Next, the working principles of the aforementioned sintering and coking resistance effects from Ca were comprehensively investigated. The introduction of Ca into the catalyst shifted the vibrational frequency of the linearly bonded CO band to 2076 cm−1 (Fig. 3a), indicating the perturbation of the electronic structure of surface Pt atoms.33,34 The vibrational frequency of the linearly bonded CO band can be attributed primarily to the size of the Pt particles35 and the electronic state of Pt.4,36,37 Given that PtSn3Ca5/Al2O3 and PtSn3/Al2O3 possess similar particle sizes (as shown in Fig. 2a and c), the difference in the CO linear adsorption peak position primarily arises from fluctuations in the electron density on Pt. The redshift of the vibrational frequency of the linearly bonded CO band indicates a strong backdonation of electrons from Pt atoms, suggesting an increase in the electron density on the Pt atoms by the addition of Ca on PtSn3Ca5/Al2O3.

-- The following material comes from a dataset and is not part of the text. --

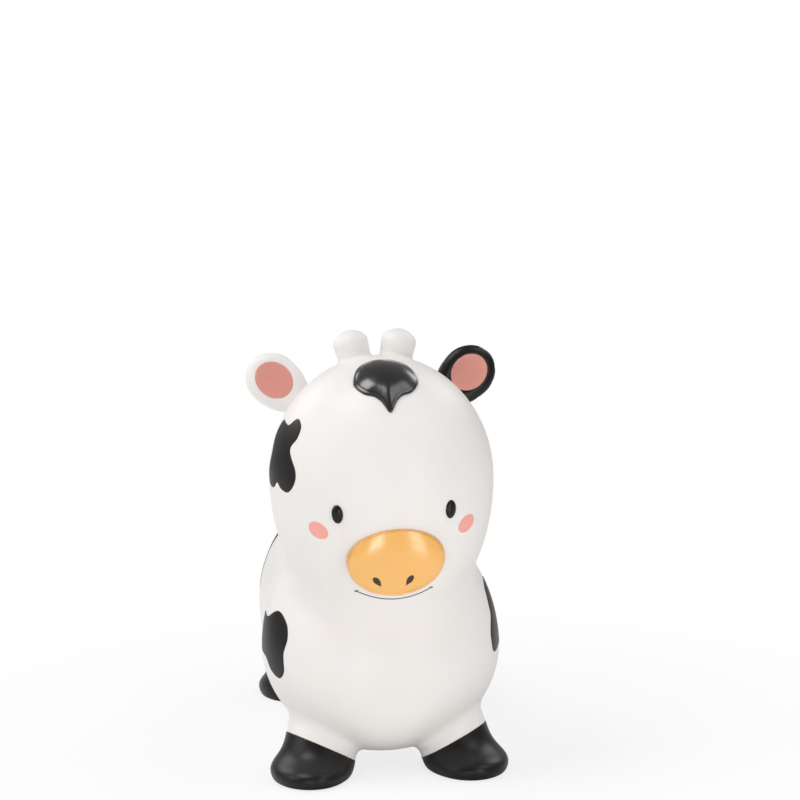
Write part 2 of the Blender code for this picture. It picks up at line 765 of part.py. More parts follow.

However, the Ca 2p XPS spectra of reduced PtCa5/Al2O3 and CaO/Al2O3 (Fig. S9†) show no shift of the Ca 2p peak, which means that there is no significant electronic interaction between this closely contacted platinum and calcium.19,20Quasi in situ XPS results obtained from reduced PtSn3/Al2O3 with different Ca contents (Ca-free, 0.1 wt%, 0.2 wt%, and 0.3 wt% Ca) in Fig. 3b show that the proportion of metallic Sn increases linearly with the calcium content (Fig. 3c), consistent with previous work.38 Further DFT calculations indicate that the oxygen vacancy formation energies of Sn–Ov–Sn and Sn–Ov–Al decrease obviously after the addition of CaOx (Fig. 3d and S10†). This corroborates the results from the XPS that the introduction of calcium facilitates SnOx reduction. Additionally, the DFT results (Fig. S10†) show direct interaction between Sn and Ca as the Sn–O–Ca species was observed in the Sn and Ca containing catalyst in the reduction process. These results together with CO-DRIFTS experiments demonstrate that the addition of Ca benefited the reduction of Snn+ to Sn0, which indirectly increased the electron density of Pt, thus promoting the desorption of the product propylene and inhibiting coke deposition.39,40
Further study was performed to analyze the impact of structural changes on the reaction performance. C3H8-D2 temperature-programmed surface reaction (C3H8-D2-TPSR) analysis, which is widely used to determine the intrinsic ability to activate the C–H bonds of propane,35,41 is carried on reduced PtSn3/Al2O3 and PtSn3Ca5/Al2O3 (Fig. S11†). The rise in C–H activation temperature with increasing calcium content suggests that the dehydrogenation barrier for PtSn3Ca5/Al2O3 was potentially greater than that for PtSn3/Al2O3.35 Detailed kinetic investigations were carried out on these catalysts at relatively low partial pressures of propane and hydrogen, in order to gain deeper insights into the impact of Ca incorporation on the C–H activation process. The reaction orders in propane and hydrogen on different catalysts were calculated from the slopes of ln(TOF) versus ln(p) plots, as shown in Fig. 4a and b. The reaction order for propane remained almost constant (∼1.0), regardless of the content of Ca, while that for hydrogen differed greatly, changing from −0.21 to −0.01 with the Ca content increasing from 0 to 0.3 wt%. The increase of the reaction order for hydrogen with the Ca content potentially indicated a shift in the rate-determining step (RDS), suggesting a modification in the active species present on the catalyst surface. Note that the determination of the RDS is related to the reaction order for propane and hydrogen.41 For PtSn3/Al2O3 with a Ca content between 0 and 0.2 wt%, no obvious RDS can be identified, and it seems that the first and second C–H bond activations would jointly dominate the overall reaction rate. As the reaction order for hydrogen was close to zero on PtSn3Ca5/Al2O3, the first C–H bond activation was most likely the RDS on this catalyst, which indicates that the active site on the PtSn3Ca5/Al2O3 surface is relatively homogeneous. Besides, isotopic experiments42 (details in the ESI†) showed that a kinetic isotope effect (KIE) of 1.65 has been found on PtSn3Ca5/Al2O3, while the KIE was 2.39 for PtSn3/Al2O3 (Fig. S12†). Thus, the change in the KIE confirmed the result obtained from the DFT calculation and kinetic analysis that the structure of the catalysts changed while Ca was added to the PtSn3/Al2O3 catalysts.